Today I received an accidental reminder on how to live in a blended family.  I was looking through an old planner for a phone number and came across some old notes I’d taken in a step-parenting class “Hub” and I had taken soon after we were married.  I’d completely forgotten the notes existed.  The notes are a great reminder to me about things I learned back then.  I had to cringe when I read some of the notes though, because in some areas I have slipped.  I take it as a blessing to have been “reminded” on how to best blend a family.  One of the best ways to make sure you remember something is to rewrite (or type) it.  So, for today’s post, I type some of my former notes.

*As a couple, establish your own traditions. 

*Every kid needs “space” of their own.

*Help each child find significance in the family.

*Establish effective roles in relationships.

*Don’t attack the non-custodial parent.

*Don’t be judgemental.  Example:  “My kid never talks to me that way.”  Wrong!  Instead, describe the offending behavior unemotionally and in a non-judgemental way.

*Learn to do things in a different way.

*Stay flexible.  Rigidity brings opposition and challenge.

*Have a strong sense of self-identity.

*Be open to change and growth.

*Allow other family members to be individuals.

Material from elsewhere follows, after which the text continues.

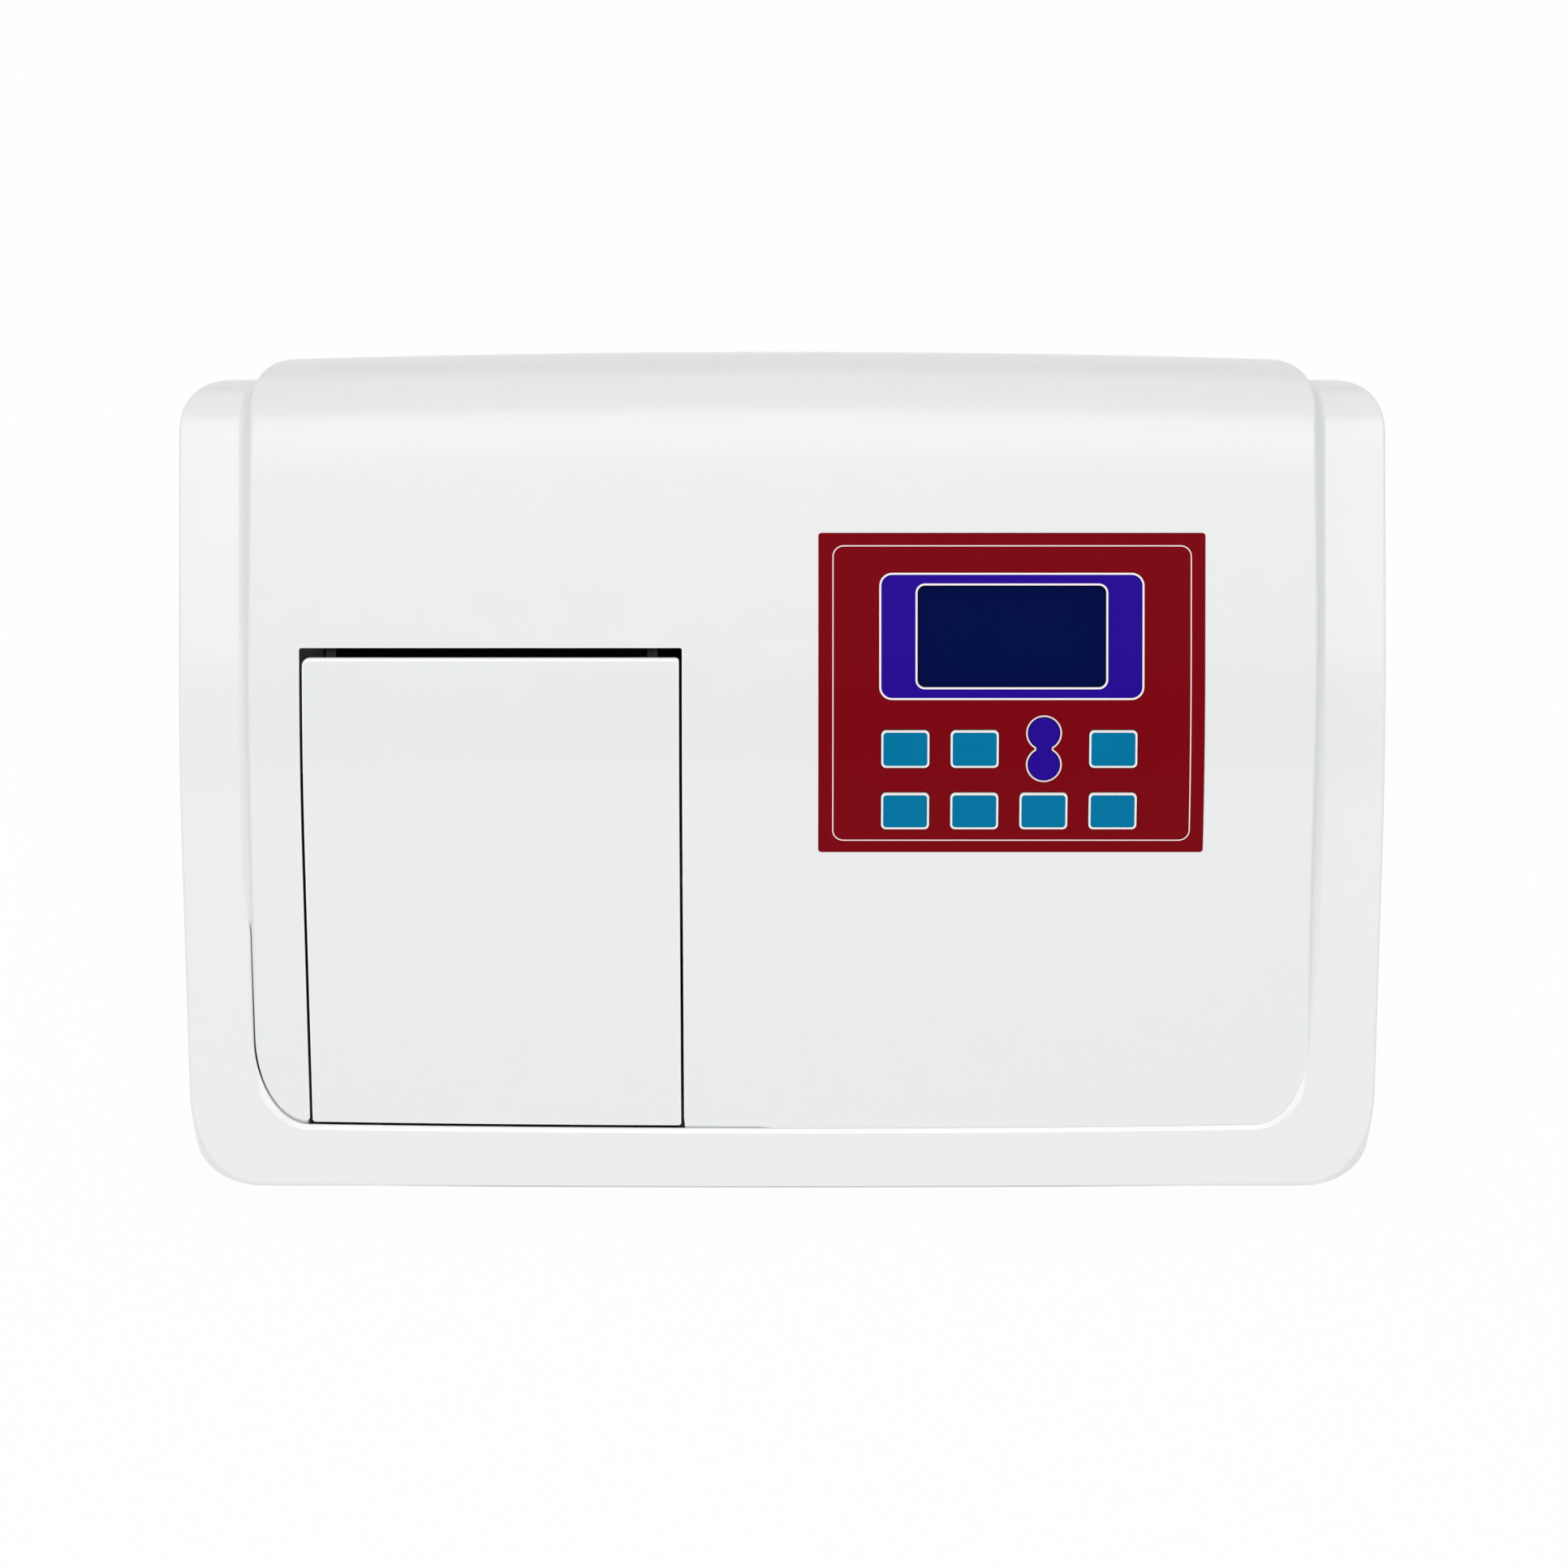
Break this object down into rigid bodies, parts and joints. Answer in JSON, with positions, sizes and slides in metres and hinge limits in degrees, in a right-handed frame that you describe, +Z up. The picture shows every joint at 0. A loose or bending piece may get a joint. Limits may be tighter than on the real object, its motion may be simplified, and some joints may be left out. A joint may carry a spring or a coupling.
{
  "type": "uv-vis spectrophotometer",
  "caption": "Benchtop UV-vis spectrophotometer with a wedge-shaped white case, a raised middle band, a hinged sample lid and a red keypad with a blue display.",
  "frame": {"origin": "on the table under the middle of the object's box", "axes": "+X to the right as seen by the person using it, +Y towards the back, +Z up"},
  "size_m": [0.476, 0.2802, 0.223],
  "materials": {
    "case_white": "satin moulded plastic, off-white",
    "band_white": "satin moulded plastic, off-white",
    "liner_black": "matt light-tight foam",
    "steel": "brushed",
    "zinc_sheet": "zinc plated sheet",
    "rubber_black": "matt",
    "panel_grey": "fine texture powder coat",
    "black_anodised": "matt black anodised",
    "cast_grey": "cast, bead blasted",
    "quartz": "clear quartz",
    "mirror_coat": "first-surface mirror",
    "board_green": "solder mask",
    "motor_black": "satin black",
    "brass": "machined",
    "copper": "varnished windings",
    "filter_glass": "coloured optical glass",
    "plug_black": "moulded",
    "overlay_red": "satin printed film, wine red",
    "bezel_violet": "printed film, violet",
    "lcd_blue": "display glass, dark blue",
    "key_teal": "satin keycap, teal",
    "key_violet": "satin keycap, violet",
    "port_metal": "plated shell"
  },
  "bodies": {
    "case": {"outer_case": "case_white", "center_cover": "band_white", "lid_seal": "liner_black", "hinge_pins": "steel", "hinge_brackets": "zinc_sheet", "base_plate": "zinc_sheet", "rubber_feet": "rubber_black", "case_screws": "steel", "rear_panel": "panel_grey", "sample_tub": "black_anodised", "beam_windows": "quartz", "guide_rods": "steel", "carriage_motor": "motor_black", "detector_housing": "cast_grey", "photodiode": "board_green", "monochromator_box": "cast_grey", "monochromator_cover": "cast_grey", "slit_plates": "black_anodised", "collimating_mirror": "mirror_coat", "focusing_mirror": "mirror_coat", "wavelength_motor": "motor_black", "filter_motor": "motor_black", "lamp_house": "zinc_sheet", "deuterium_lamp": "quartz", "tungsten_lamp": "quartz", "mirror_motor": "motor_black", "power_supply": "board_green", "transformer": "copper", "main_board": "board_green", "data_ports": "port_metal", "power_inlet": "plug_black", "switch_frame": "plug_black", "fan_frame": "plug_black", "keypad_overlay": "overlay_red", "display_bezel": "bezel_violet", "lcd_module": "lcd_blue", "key_board": "board_green"},
    "lid": {"sample_lid": "band_white", "lid_liner": "liner_black"},
    "carriage": {"cell_carriage": "black_anodised"},
    "carriage_drive": {"carriage_screw": "steel"},
    "grating_arm": {"grating_table": "cast_grey", "grating": "mirror_coat"},
    "nut": {"wavelength_nut": "brass"},
    "wave_drive": {"wavelength_screw": "steel"},
    "wheel": {"filter_wheel": "black_anodised", "filter_glasses": "filter_glass"},
    "mirror": {"source_mirror": "mirror_coat"},
    "fan": {"fan_rotor": "plug_black"},
    "switch": {"power_rocker": "plug_black"},
    "rocker": {"rocker_key": "key_violet"},
    "key_top_1_cap": {"key_top_1": "key_teal"},
    "key_top_2_cap": {"key_top_2": "key_teal"},
    "key_top_4_cap": {"key_top_4": "key_teal"},
    "key_low_1_cap": {"key_low_1": "key_teal"},
    "key_low_2_cap": {"key_low_2": "key_teal"},
    "key_low_3_cap": {"key_low_3": "key_teal"},
    "key_low_4_cap": {"key_low_4": "key_teal"}
  },
  "joints": [
    {"name": "lid_hinge", "type": "hinge", "parent": "case", "child": "lid", "pos_m": [-0.1148, 0.01325, 0.16632], "axis": [-1, 0, 0], "range_deg": [0, 90]},
    {"name": "carriage_slide", "type": "slide", "parent": "case", "child": "carriage", "axis": [0, 1, 0], "range_m": [0, 0.045]},
    {"name": "carriage_screw_turn", "type": "hinge", "parent": "case", "child": "carriage_drive", "pos_m": [-0.1148, -0.098, 0.0345], "axis": [0, 1, 0], "range_deg": [-4060, 10]},
    {"name": "grating_turn", "type": "hinge", "parent": "case", "child": "grating_arm", "pos_m": [0.08, 0.036, 0.032], "axis": [0, 0, 1], "range_deg": [-15, 15]},
    {"name": "wavelength_nut_slide", "type": "slide", "parent": "case", "child": "nut", "axis": [0, 1, 0], "range_m": [-0.0132, 0.0132]},
    {"name": "wavelength_screw_turn", "type": "hinge", "parent": "case", "child": "wave_drive", "pos_m": [0.142, 0.01735, 0.039], "axis": [0, 1, 0], "range_deg": [-4750, 4750]},
    {"name": "filter_wheel_turn", "type": "hinge", "parent": "case", "child": "wheel", "pos_m": [0.01, 0.072, 0.086], "axis": [0, 1, 0], "continuous": true},
    {"name": "source_mirror_turn", "type": "hinge", "parent": "case", "child": "mirror", "pos_m": [0.01, 0.095, 0.045], "axis": [0, 0, 1], "range_deg": [0, 90]},
    {"name": "fan_turn", "type": "hinge", "parent": "case", "child": "fan", "pos_m": [0.01, 0.12711, 0.066], "axis": [0, 1, 0], "continuous": true},
    {"name": "power_switch_rock", "type": "hinge", "parent": "case", "child": "switch", "pos_m": [0.138, 0.13511, 0.092], "axis": [1, 0, 0], "range_deg": [-16, 0]},
    {"name": "rocker_key_rock", "type": "hinge", "parent": "case", "child": "rocker", "pos_m": [0.1031, -0.01331, 0.14947], "axis": [1, 0, 0], "range_deg": [-2.5, 2.5], "stiffness_Nm_per_rad": 0.05},
    {"name": "key_top_1_press", "type": "slide", "parent": "case", "child": "key_top_1_cap", "axis": [0, 0.6438, -0.7652], "range_m": [0, 0.001], "stiffness_N_per_m": 600, "springref_m": -0.0004},
    {"name": "key_top_2_press", "type": "slide", "parent": "case", "child": "key_top_2_cap", "axis": [0, 0.6438, -0.7652], "range_m": [0, 0.001], "stiffness_N_per_m": 600, "springref_m": -0.0004},
    {"name": "key_top_4_press", "type": "slide", "parent": "case", "child": "key_top_4_cap", "axis": [0, 0.6438, -0.7652], "range_m": [0, 0.001], "stiffness_N_per_m": 600, "springref_m": -0.0004},
    {"name": "key_low_1_press", "type": "slide", "parent": "case", "child": "key_low_1_cap", "axis": [0, 0.7288, -0.6848], "range_m": [0, 0.001], "stiffness_N_per_m": 600, "springref_m": -0.0004},
    {"name": "key_low_2_press", "type": "slide", "parent": "case", "child": "key_low_2_cap", "axis": [0, 0.7288, -0.6848], "range_m": [0, 0.001], "stiffness_N_per_m": 600, "springref_m": -0.0004},
    {"name": "key_low_3_press", "type": "slide", "parent": "case", "child": "key_low_3_cap", "axis": [0, 0.7288, -0.6848], "range_m": [0, 0.001], "stiffness_N_per_m": 600, "springref_m": -0.0004},
    {"name": "key_low_4_press", "type": "slide", "parent": "case", "child": "key_low_4_cap", "axis": [0, 0.7288, -0.6848], "range_m": [0, 0.001], "stiffness_N_per_m": 600, "springref_m": -0.0004}
  ],
  "couplings": [
    {"joint": "carriage_screw_turn", "follows": "carriage_slide", "rad_per_m": -1570.8},
    {"joint": "wavelength_nut_slide", "follows": "grating_turn", "m_per_rad": 0.05},
    {"joint": "wavelength_screw_turn", "follows": "grating_turn", "ratio": -314.16}
  ]
}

*You are responsible for the kids, not to the kids.

*If you are feeling guilty for the divorce and the pain the kids are experiencing you may be tempted to excuse the kids from responsibility and accountability.  Don’t do it!

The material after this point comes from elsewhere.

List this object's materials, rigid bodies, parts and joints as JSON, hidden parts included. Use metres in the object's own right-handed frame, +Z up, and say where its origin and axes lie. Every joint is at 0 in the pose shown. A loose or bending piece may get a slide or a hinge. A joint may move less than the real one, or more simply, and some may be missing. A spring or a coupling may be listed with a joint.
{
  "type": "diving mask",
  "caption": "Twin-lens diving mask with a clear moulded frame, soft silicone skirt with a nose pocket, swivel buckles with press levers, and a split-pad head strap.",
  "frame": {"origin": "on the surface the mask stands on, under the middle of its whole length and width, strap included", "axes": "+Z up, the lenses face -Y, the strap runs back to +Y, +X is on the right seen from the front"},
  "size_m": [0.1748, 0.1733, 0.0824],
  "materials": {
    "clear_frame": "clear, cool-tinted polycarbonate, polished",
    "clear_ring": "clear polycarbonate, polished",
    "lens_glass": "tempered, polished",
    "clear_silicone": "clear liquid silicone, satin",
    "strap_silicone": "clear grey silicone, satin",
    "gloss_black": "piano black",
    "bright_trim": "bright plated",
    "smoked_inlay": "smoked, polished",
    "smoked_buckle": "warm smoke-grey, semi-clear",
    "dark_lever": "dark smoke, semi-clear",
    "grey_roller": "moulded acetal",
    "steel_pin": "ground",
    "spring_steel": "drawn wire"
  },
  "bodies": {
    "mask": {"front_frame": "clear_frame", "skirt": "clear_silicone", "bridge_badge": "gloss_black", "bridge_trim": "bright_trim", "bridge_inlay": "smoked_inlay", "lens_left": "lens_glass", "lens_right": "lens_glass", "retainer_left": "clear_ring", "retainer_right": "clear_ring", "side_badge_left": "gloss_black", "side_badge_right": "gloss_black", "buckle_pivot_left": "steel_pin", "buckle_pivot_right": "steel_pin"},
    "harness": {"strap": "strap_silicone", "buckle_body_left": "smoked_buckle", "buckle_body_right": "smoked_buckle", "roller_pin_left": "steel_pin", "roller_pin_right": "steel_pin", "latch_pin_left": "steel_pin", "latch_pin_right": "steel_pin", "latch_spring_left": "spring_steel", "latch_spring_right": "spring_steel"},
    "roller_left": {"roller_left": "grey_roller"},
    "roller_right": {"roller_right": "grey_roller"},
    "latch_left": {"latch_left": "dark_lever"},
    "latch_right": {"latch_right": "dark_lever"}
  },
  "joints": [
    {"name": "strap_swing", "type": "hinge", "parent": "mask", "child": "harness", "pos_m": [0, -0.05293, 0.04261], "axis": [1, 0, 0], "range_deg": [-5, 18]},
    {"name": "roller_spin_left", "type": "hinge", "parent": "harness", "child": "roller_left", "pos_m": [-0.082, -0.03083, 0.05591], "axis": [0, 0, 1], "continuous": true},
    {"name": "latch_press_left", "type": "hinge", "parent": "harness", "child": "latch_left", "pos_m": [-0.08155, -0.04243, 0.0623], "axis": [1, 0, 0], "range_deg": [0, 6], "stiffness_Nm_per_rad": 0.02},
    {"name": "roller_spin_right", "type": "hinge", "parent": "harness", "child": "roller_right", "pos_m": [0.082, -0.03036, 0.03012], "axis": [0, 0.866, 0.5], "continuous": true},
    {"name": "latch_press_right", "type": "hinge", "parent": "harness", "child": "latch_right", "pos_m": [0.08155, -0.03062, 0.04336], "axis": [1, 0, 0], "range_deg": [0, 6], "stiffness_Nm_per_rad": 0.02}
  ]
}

*Kids can, and should, contribute around the house by doing chores.  Kids feel good when they contribute to the family.  They become invested.

*Being a firm, consistent parent is one of the best gifts we can give our kids.

*Roles as a step-parent:  1.  Be a friend.  More like an aunt or uncle.  Not the same as a buddy.  2.  You can be a confidant.  3.  Be another parent figure–in addition to, not instead of.  4.  You can be like a mentor or coach.  Be sure that the kids want your advice before you give it.  5.  Be a role model.

*Step-children don’t want the step-parent to discipline.  Wait a couple of years before doing so.  As a couple talk about any offending behavior alone together, then present a united front.

Those are some of the general notes about building a blended family.  There are other notes about strengthening the marital relationship that I will type in a separate blog post another time.  Finding these little reminders has been good for me.  It is good to take a step back occasionally and look inward.  Reminders usually come when we most need them.